Thursday, March 17, 2011

Saint Patrick's Parade—Cleveland O.

Before the parade starts, people chat and animals rest. A little girl gathers her courage to pat a recumbent wolfhound. Many dogs were in attendance: police and fireman brought the breeds you'd expect; the irish breeds were very well represented by many lean wolfhounds, a beastie that children could saddle and ride, an irish setter group were there too, airedales were scarce, and scarcer were kerry terriers; and for some reason, pugs were organised.
Parades really need horses. Draft horses were a plenty, pulling various wagons. Not is it often that a city, or suburban, child gets to make the equine acquaintance.
A few organisations made floats. One remembered that many of the peoples that had entered America, had entered through inspection at Ellis Island.
And groups had their causes. The sign, supra, was pointed towards the separated counties in Ireland, but the message of Paul the Sixth, "If you want peace — work for justice" applies universally; and many will not appreciate the full implications of that papal statement.

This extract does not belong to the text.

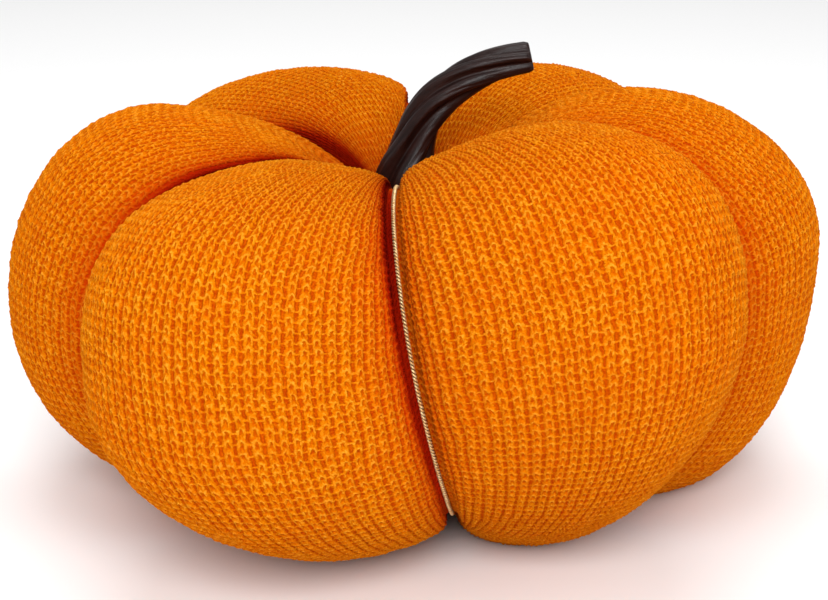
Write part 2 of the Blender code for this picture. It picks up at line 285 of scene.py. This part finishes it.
def openness():
    """How open each lobe's skin is to the air around it, 0 to 1, on a coarse grid per lobe."""
    share, across = np.linspace(0.0, 1.0, OPEN_ROWS), np.linspace(-1.0, 1.0, OPEN_COLS)
    skins = [settle(lobe_skin(i, share, across)) for i in range(6)]
    idx = np.arange(OPEN_ROWS * OPEN_COLS).reshape(OPEN_ROWS, OPEN_COLS)
    quad = np.stack([idx[:-1, :-1], idx[1:, :-1], idx[1:, 1:], idx[:-1, 1:]], -1).reshape(-1, 4)
    verts = np.concatenate([p.reshape(-1, 3) for p in skins])
    faces = np.concatenate([quad + i * idx.size for i in range(6)])
    tree = BVHTree.FromPolygons(verts.tolist(), faces.tolist())
    k = np.arange(OPEN_RAYS) + 0.5
    up = np.sqrt(1.0 - k / OPEN_RAYS)
    flat = np.sqrt(1.0 - up * up)
    turn = k * math.pi * (3.0 - math.sqrt(5.0))
    out = []
    for p in skins:
        nrm = grid_normals(p)
        side = np.gradient(p, axis=1)
        side /= np.maximum(np.linalg.norm(side, axis=2), 1e-9)[..., None]
        third = np.cross(nrm, side)
        grid = np.zeros(p.shape[:2])
        for r in range(OPEN_ROWS):
            for c in range(OPEN_COLS):
                o = Vector(p[r, c] + nrm[r, c] * 0.8)
                rays = (nrm[r, c] * up[:, None] + side[r, c] * (flat * np.cos(turn))[:, None]
                        + third[r, c] * (flat * np.sin(turn))[:, None])
                got = 0.0
                for ray in rays.tolist():
                    hit = tree.ray_cast(o, ray, OPEN_FAR)
                    got += 1.0 if hit[0] is None else min(hit[3] / OPEN_FAR, 1.0) ** 2
                grid[r, c] = got / OPEN_RAYS
        soft = grid.copy()
        soft[1:-1] = 0.25 * grid[:-2] + 0.5 * grid[1:-1] + 0.25 * grid[2:]
        grid = soft.copy()
        grid[:, 1:-1] = 0.25 * soft[:, :-2] + 0.5 * soft[:, 1:-1] + 0.25 * soft[:, 2:]
        out.append(grid)
    return out


def on_grid(grid, share, across):
    """A coarse grid's values at the rows and columns of a fine one."""
    rows = np.stack([np.interp(across, np.linspace(-1.0, 1.0, grid.shape[1]), g) for g in grid])
    at = share * (grid.shape[0] - 1)
    low = np.minimum(at.astype(int), grid.shape[0] - 2)
    part = (at - low)[:, None]
    return rows[low] * (1.0 - part) + rows[low + 1] * part


def row_shares(fine, coarse):
    """Rows down a lobe: fine steps per course where they show, coarse ones inside the dimples."""
    out, v = [], 0.0
    while v < COURSES - 1e-6:
        step = coarse if v < 11 or v >= 91 else fine
        out.append(v)
        v += 1.0 / step
        v = round(v * 60) / 60
    return np.array(out + [float(COURSES)]) / COURSES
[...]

St. Patrick sought out and stood with the Casimiri. He had discerned in his panoramic survey polish colors, and had to pay respects, and exchange greetings.
Now, not everyone was thinking, they were to see a polish parish parading for Patrick. The exiled of St. Casimir came, and the crowds were pleased to see them. They, the Casimiri, carried the banner for all the displaced Catholics under lennonism. They made a point to stop, and turn 90 degrees, so to be seen squarely from the cathedral on E. 9th.
Now, the parade went west along Superior Avenue, until they made upon Public Square a right turn, and then another. In front of the Terminal Tower, there was a dense throng sprawled across, and between the monuments. There also was a large flag touring the fifty states, in connection, with the 9/11 remembrance. The flag was attached to a fire truck's extension ladder.